In the meantime, academics and deans have said that there is no free speech protection for offensive or “disingenuous” speech. CUNY Law Dean Mary Lu Bilek showed how far this trend has gone. When conservative law professor Josh Blackman was stopped from speaking about “the importance of free speech,” Bilek insisted that disrupting the speech on free speech was free speech. (Bilek later cancelled herself and resigned after she made a single analogy to acting like a “slaveholder” as a self-criticism for failing to achieve equity and reparations for black faculty and students).
There are now a wide array of polls and surveys showing a rising sense of viewpoint intolerance and a lack of ideological diversity on faculties. When confronted, faculty often shrug and say that the students are simply wrong about speech intolerance. They also dismiss the importance of labels (even self-reported party affiliations). Few, however, seriously deny that faculties are now overwhelmingly, if not exclusive, Democratic or liberal. Intellectual diversity today on faculties often runs from the left to the far left.

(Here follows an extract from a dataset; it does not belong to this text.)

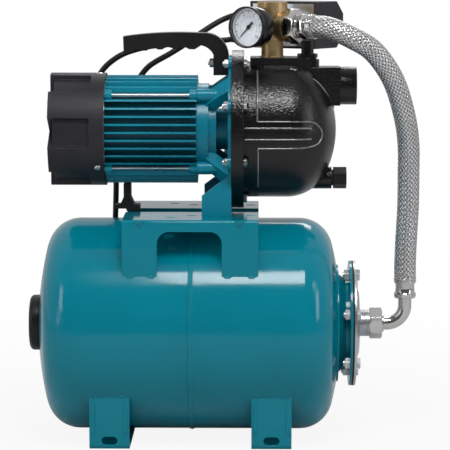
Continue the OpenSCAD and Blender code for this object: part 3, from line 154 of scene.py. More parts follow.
class Graph:
    """Node tree of a material or a world, with short calls for the nodes used here."""

    def __init__(self, owner: bpy.types.Material | bpy.types.World) -> None:
        """Opens the owner's node tree."""
        owner.use_nodes = True
        self.owner = owner
        self.tree = owner.node_tree

    @classmethod
    def material(cls, name: str) -> Graph:
        """Starts a new material."""
        return cls(bpy.data.materials.new(name))

    def shade(self, **values: object) -> None:
        """Feeds the Principled shader; an underscore in a name stands for a space."""
        shader = self.tree.nodes["Principled BSDF"]
        for key, value in values.items():
            self.feed(shader.inputs[key.replace("_", " ")], value)

    def node(self, kind: str, inputs: dict | None = None, **settings: object) -> bpy.types.Node:
        """Adds a node.

        Args:
            kind: Node type without its ShaderNode prefix.
            inputs: Socket values or links, by socket name or index.
            settings: Properties of the node itself.

        Returns:
            The new node.
        """
        made = self.tree.nodes.new("ShaderNode" + kind)
        for key, value in settings.items():
            setattr(made, key, value)
        for key, value in (inputs or {}).items():
            self.feed(made.inputs[key], value)
        return made

    def feed(self, socket: Socket, value: object) -> None:
        """Links a socket, or sets its value."""
        if isinstance(value, bpy.types.NodeSocket):
            self.tree.links.new(value, socket)
        else:
            socket.default_value = value

    def place(self, stretch: Point = EVEN) -> Socket:
        """Returns object coordinates, stretched along the row axes."""
        coords = self.node("TexCoord").outputs["Object"]
        if stretch == EVEN:
            return coords
        return self.node("Mapping", {"Vector": coords, "Scale": stretch}).outputs["Vector"]

    def noise(self, scale: float, detail: float = 3.0, stretch: Point = EVEN) -> Socket:
        """Returns a noise value of a scale per metre."""
        inputs = {"Vector": self.place(stretch), "Scale": scale, "Detail": detail}
        return self.node("TexNoise", inputs).outputs["Fac"]

    def sum(self, a: object, b: object, operation: str = "ADD", clamp: bool = False) -> Socket:
        """Returns a Math node's result."""
        return self.node("Math", {0: a, 1: b}, operation=operation, use_clamp=clamp).outputs[0]

    def span(self, value: Socket, low: float, high: float, out: tuple[float, float]) -> Socket:
        """Returns a value mapped from one range to another, clamped."""
        inputs = {"Value": value, "From Min": low, "From Max": high,
                  "To Min": out[0], "To Max": out[1]}
        return self.node("MapRange", inputs).outputs["Result"]

    def blend(self, share: object, a: object, b: object, mode: str = "MIX") -> Socket:
        """Returns one colour mixed over another."""
        mixed = self.node("Mix", data_type="RGBA", blend_type=mode)
        self.feed(mixed.inputs[0], share)
        for index, value in ((6, a), (7, b)):
            self.feed(mixed.inputs[index], (*value, 1.0) if isinstance(value, tuple) else value)
        return mixed.outputs[2]

    def bump(self, height: Socket, depth: float, normal: Socket | None = None) -> Socket:
        """Returns a normal bumped by a height of a depth in metres."""
        made = self.node("Bump", {"Height": height, "Strength": 1.0, "Distance": depth})
        if normal is not None:
            self.feed(made.inputs["Normal"], normal)
        return made.outputs["Normal"]

    def arch(self, lane: Socket) -> Socket:
        """Returns half a sine wave over a lane from 0 to 1."""
        return self.sum(self.sum(lane, math.pi, "MULTIPLY"), 0.0, "SINE")

    def edges(self, radius: float) -> Socket:
        """Returns how much of a sharp edge is near, from 0 on flats to 1 on edges."""
        rounded = self.node("Bevel", {"Radius": radius}, samples=4).outputs["Normal"]
        flat = self.node("NewGeometry").outputs["Normal"]
        product = self.node("VectorMath", {0: rounded, 1: flat}, operation="DOT_PRODUCT")
        return self.span(product.outputs["Value"], 0.999, 0.9, (0.0, 1.0))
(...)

I frankly do not understand why professors want to maintain this one-sided environment in hiring. I was drawn to academia by the diversity of viewpoints and intellectual challenges on campuses. However, the lack of diversity works to the advantage of those on the “correct” side of this new orthodoxy. Conversely, those with dissenting views are often targeted or isolated on faculties. They risk the loss of everything that gives an intellectual life meaning from publishing to speaking opportunities. For faculty, the viewpoint intolerance seen by students is magnified a hundred times over for those seeking to enter or to advance in teaching.